▸ REQUIRED TASK: Repeat exactly the lines between and including those that contain "What bpy script" and "clamps the cutter.". Output no other line.

▸ DATA SUPPLIED:
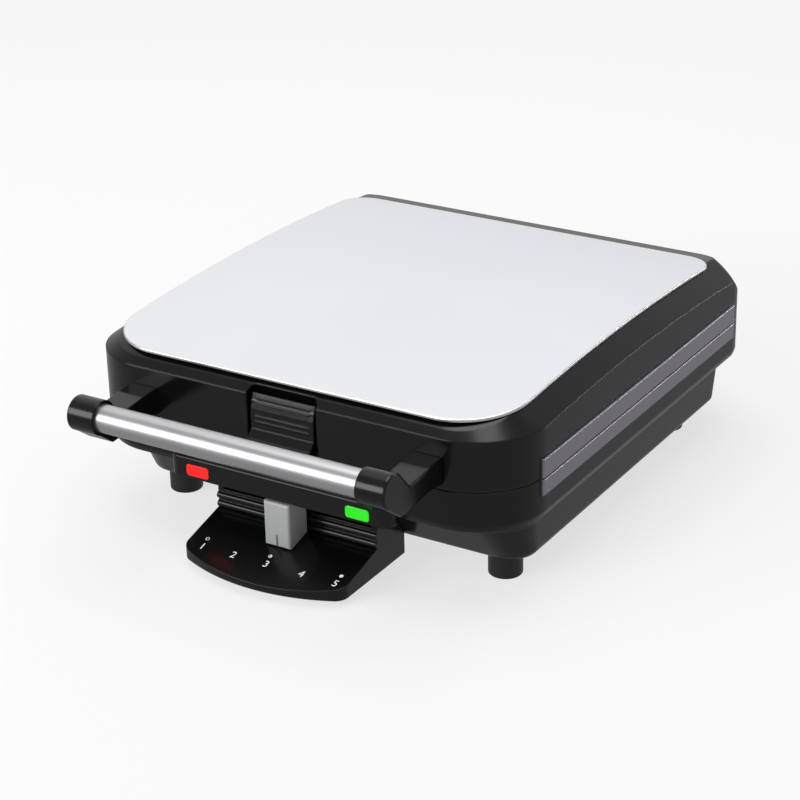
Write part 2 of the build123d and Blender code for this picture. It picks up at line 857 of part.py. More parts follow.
...
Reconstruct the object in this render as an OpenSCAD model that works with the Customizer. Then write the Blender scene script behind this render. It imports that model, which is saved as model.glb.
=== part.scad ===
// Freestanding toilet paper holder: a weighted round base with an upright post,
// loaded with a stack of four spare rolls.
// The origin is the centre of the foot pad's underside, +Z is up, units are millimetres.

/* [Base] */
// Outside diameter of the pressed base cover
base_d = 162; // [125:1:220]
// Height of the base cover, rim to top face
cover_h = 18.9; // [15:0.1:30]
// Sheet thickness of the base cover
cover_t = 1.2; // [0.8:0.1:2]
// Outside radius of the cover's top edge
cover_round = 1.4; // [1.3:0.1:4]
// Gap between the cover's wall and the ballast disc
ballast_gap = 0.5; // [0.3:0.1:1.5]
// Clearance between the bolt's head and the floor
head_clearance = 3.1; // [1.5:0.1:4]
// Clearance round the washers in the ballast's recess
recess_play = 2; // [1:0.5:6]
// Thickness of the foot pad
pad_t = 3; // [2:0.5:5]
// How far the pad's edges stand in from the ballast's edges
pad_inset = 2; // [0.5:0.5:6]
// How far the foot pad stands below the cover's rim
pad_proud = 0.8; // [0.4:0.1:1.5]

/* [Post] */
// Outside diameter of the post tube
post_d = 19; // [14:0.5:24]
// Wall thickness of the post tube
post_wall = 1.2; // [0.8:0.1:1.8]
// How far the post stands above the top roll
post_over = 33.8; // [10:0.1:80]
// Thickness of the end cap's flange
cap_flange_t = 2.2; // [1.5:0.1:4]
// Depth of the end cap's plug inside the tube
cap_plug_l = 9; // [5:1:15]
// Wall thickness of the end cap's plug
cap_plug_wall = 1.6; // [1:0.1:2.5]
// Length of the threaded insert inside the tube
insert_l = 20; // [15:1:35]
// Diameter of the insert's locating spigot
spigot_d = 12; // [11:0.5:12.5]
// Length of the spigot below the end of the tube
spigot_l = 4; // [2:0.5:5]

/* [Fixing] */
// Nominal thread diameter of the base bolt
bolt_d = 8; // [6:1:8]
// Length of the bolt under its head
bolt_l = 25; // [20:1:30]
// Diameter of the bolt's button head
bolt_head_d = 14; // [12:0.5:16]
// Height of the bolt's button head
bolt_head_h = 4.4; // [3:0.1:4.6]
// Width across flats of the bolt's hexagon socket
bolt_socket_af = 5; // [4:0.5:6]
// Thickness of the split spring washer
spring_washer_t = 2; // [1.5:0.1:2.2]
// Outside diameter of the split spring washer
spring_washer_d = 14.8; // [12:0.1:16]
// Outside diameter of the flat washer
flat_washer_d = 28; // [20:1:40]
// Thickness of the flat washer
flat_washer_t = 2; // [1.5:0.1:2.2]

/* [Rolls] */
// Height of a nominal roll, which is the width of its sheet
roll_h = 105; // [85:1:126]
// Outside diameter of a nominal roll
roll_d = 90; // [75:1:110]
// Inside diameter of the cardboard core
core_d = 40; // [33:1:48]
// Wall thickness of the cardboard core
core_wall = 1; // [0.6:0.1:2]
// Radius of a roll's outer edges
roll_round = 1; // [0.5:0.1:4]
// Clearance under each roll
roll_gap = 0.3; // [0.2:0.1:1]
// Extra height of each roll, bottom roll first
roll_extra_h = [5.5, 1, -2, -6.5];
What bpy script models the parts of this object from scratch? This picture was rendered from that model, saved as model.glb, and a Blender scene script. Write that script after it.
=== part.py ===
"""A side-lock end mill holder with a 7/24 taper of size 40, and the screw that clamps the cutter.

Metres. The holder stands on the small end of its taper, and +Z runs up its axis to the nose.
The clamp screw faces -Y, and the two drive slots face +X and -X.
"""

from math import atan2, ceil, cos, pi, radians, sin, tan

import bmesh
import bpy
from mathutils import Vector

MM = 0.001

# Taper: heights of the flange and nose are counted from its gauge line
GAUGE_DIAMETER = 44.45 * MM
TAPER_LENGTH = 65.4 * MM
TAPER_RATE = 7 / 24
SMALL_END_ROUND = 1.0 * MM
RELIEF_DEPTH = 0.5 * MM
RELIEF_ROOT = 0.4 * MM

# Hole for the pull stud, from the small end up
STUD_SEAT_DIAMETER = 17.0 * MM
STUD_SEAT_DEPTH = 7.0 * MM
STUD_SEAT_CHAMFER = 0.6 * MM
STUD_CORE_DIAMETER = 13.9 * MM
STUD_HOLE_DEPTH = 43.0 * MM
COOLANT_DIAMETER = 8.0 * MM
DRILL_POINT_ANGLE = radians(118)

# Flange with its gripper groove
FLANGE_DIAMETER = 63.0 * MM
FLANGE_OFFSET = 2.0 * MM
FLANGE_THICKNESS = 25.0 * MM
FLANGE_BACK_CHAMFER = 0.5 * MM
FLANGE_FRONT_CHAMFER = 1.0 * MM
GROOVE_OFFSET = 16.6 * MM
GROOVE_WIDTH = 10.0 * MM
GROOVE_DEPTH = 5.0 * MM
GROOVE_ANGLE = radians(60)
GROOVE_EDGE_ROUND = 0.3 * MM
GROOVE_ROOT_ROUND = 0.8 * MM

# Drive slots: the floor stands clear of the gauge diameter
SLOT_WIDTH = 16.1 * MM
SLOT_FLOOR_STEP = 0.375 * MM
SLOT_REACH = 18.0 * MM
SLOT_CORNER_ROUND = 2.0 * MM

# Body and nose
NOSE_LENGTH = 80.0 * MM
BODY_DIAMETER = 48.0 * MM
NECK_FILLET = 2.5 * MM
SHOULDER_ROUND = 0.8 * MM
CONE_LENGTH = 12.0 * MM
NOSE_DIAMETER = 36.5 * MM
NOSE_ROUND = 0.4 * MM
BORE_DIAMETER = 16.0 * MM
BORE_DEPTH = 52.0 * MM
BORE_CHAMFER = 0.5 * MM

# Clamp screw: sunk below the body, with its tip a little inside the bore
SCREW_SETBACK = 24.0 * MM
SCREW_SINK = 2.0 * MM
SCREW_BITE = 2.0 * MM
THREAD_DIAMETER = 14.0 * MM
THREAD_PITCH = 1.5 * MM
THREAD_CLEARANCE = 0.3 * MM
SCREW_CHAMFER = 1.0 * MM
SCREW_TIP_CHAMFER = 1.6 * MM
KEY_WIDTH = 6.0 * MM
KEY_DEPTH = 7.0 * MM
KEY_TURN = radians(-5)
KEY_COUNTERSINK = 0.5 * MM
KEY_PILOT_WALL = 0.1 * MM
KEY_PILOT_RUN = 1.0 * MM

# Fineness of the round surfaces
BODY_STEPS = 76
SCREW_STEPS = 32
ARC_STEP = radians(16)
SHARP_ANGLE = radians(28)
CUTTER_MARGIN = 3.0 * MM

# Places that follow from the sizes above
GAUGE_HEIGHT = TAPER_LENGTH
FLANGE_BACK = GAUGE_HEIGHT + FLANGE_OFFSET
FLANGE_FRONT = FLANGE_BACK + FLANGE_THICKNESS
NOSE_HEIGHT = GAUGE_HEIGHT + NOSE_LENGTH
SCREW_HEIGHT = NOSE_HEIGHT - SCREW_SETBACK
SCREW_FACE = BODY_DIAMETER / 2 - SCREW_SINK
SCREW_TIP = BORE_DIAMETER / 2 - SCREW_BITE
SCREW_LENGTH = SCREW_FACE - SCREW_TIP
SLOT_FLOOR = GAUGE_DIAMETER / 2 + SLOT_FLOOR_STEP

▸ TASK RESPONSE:
What bpy script models the parts of this object from scratch? This picture was rendered from that model, saved as model.glb, and a Blender scene script. Write that script after it.
=== part.py ===
"""A side-lock end mill holder with a 7/24 taper of size 40, and the screw that clamps the cutter.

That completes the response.